## Available data:
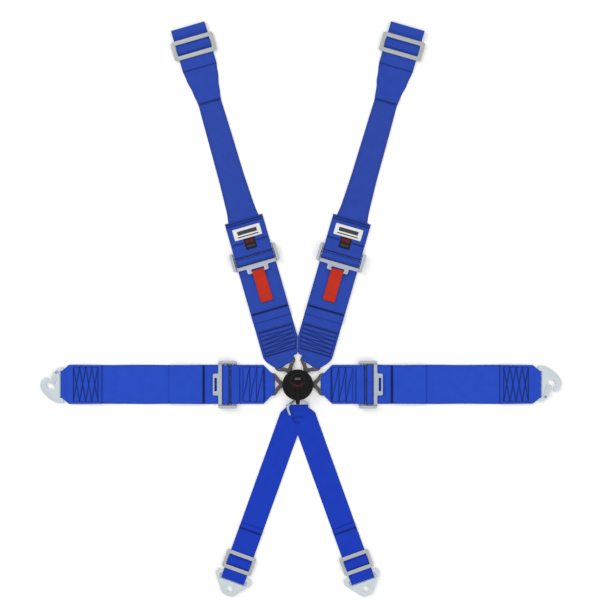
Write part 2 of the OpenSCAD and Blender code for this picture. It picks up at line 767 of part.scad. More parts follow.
function leg_path() = concat(
  [[leg_fold_s + 0.9, layer_1]],
  slide_pass(leg_slide_s, slide_rise_low, layer_1),
  [for (p = arc([leg_bar_s, bar_z], bar_turn_r, -90, 90)) p],
  [[leg_bar_s - 3, bar_z + bar_turn_r - 0.5], [leg_bar_s - 16, layer_2]],
  slide_pass(leg_slide_s, slide_rise_high, layer_2, -1),
  [for (p = hem(-262, 1, 11)) [-p.x, p.y]]
);

module sub_leg_strap(side) {
  color(web_blue) leg(side) strap(leg_path(), sub_web);
}

module sub_slide(side) {
  leg(side) translate([leg_slide_s, 0, 0]) slide(29.8, sub_web / 2 + 0.5, 7.3);
}

module sub_end_plate(side) {
  slot = sub_web / 2 + 0.6;
  slot_end = leg_end_s + 1.5;
  hole_s = leg_end_s + 15.5;
  nose = 13;
  color(steel) leg(side) {
    difference() {
      slab(plate_z, plate_t) polygon(rounded([
        [leg_bar_s - 12, -35, 5], [leg_bar_s - 2, -37, 6],
        [hole_s + nose + 2, -10, nose], [hole_s + nose + 2, 10, nose],
        [leg_bar_s - 2, 37, 6], [leg_bar_s - 12, 35, 5], [leg_bar_s - 12, slot, 1],
        [slot_end, slot, 1], [slot_end, -slot, 1], [leg_bar_s - 12, -slot, 1]
      ]));
      translate([hole_s, 0, 0]) cylinder(r = 6.35, h = 20);
    }
    rod(leg_bar_s, bar_z, bar_r, slot + 4);
  }
}

housing_base();
housing_top();
housing_screws();
pivot_post();
cam_plate();
return_spring();
latch_pins();
pin_springs();
knob_disc();
knob_lever();
knob_badge();
knob_screw();
tongue(180);  // lap_tongue_left
tongue(0);  // lap_tongue_right
tongue(90 + shoulder_tongue_lean);  // shoulder_tongue_left
tongue(90 - shoulder_tongue_lean);  // shoulder_tongue_right
sub_tongue();
lap_inner_strap(left);  // lap_inner_strap_left
lap_inner_strap(right);  // lap_inner_strap_right
lap_adjuster(left);  // lap_adjuster_left
lap_adjuster(right);  // lap_adjuster_right
lap_grip_bar(left);  // lap_grip_bar_left
lap_grip_bar(right);  // lap_grip_bar_right
lap_outer_strap(left);  // lap_outer_strap_left
lap_outer_strap(right);  // lap_outer_strap_right
lap_hook(left);  // lap_hook_left
lap_hook(right);  // lap_hook_right
lap_gate(left);  // lap_gate_left
lap_gate(right);  // lap_gate_right
lap_gate_rivet(left);  // lap_gate_rivet_left
lap_gate_rivet(right);  // lap_gate_rivet_right
shoulder_root_strap(left);  // shoulder_root_strap_left
shoulder_root_strap(right);  // shoulder_root_strap_right
shoulder_lower_strap(left);  // shoulder_lower_strap_left
shoulder_lower_strap(right);  // shoulder_lower_strap_right
shoulder_grip_bar(left);  // shoulder_grip_bar_left
shoulder_grip_bar(right);  // shoulder_grip_bar_right
shoulder_adjuster(left);  // shoulder_adjuster_left
shoulder_adjuster(right);  // shoulder_adjuster_right
pull_tab(left);  // pull_tab_left
pull_tab(right);  // pull_tab_right
label_strap(left);  // label_strap_left
label_strap(right);  // label_strap_right
blank_label(left);  // blank_label_left
blank_label(right);  // blank_label_right
woven_tag(left);  // woven_tag_left
woven_tag(right);  // woven_tag_right
narrow_belt(left);  // narrow_belt_left
narrow_belt(right);  // narrow_belt_right
wrap_strap(left);  // wrap_strap_left
wrap_strap(right);  // wrap_strap_right
shoulder_slide(left);  // shoulder_slide_left
shoulder_slide(right);  // shoulder_slide_right
sub_apex_strap();
sub_leg_strap(left);  // sub_leg_strap_left
sub_leg_strap(right);  // sub_leg_strap_right
sub_slide(left);  // sub_slide_left
sub_slide(right);  // sub_slide_right
sub_end_plate(left);  // sub_end_plate_left
sub_end_plate(right);  // sub_end_plate_right
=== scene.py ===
"""Six-point racing harness laid flat: the looks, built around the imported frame.

Pieces are drawn in millimetres in the frame of their own belt, then placed in metres.
"""
import json
import math
import random

import bmesh
import bpy
import numpy as np
from mathutils import Matrix, Vector


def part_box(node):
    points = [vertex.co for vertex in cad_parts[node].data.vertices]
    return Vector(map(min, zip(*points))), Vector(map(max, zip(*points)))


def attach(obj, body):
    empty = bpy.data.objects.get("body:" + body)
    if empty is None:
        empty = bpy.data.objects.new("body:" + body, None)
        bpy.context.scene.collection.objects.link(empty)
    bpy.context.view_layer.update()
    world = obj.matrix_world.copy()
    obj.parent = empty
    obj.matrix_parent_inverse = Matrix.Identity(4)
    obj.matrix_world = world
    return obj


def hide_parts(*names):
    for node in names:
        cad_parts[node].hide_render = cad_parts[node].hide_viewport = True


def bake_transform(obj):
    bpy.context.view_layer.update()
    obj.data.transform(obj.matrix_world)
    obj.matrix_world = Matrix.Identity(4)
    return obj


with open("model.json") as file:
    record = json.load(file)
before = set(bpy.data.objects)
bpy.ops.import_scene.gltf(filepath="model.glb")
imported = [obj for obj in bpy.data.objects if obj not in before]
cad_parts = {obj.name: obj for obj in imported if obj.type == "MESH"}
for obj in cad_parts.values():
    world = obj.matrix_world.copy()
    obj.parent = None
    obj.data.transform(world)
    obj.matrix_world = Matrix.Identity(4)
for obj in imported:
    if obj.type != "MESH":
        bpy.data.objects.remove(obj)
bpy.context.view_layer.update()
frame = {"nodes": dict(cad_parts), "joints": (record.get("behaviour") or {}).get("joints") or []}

MM = 0.001
JOINTS = {j["name"]: j for j in frame["joints"]}
SIDES = {"left": -1, "right": 1}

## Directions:
Each line that has the word "json" should be copied.

## Task answer:
import json
with open("model.json") as file:
    record = json.load(file)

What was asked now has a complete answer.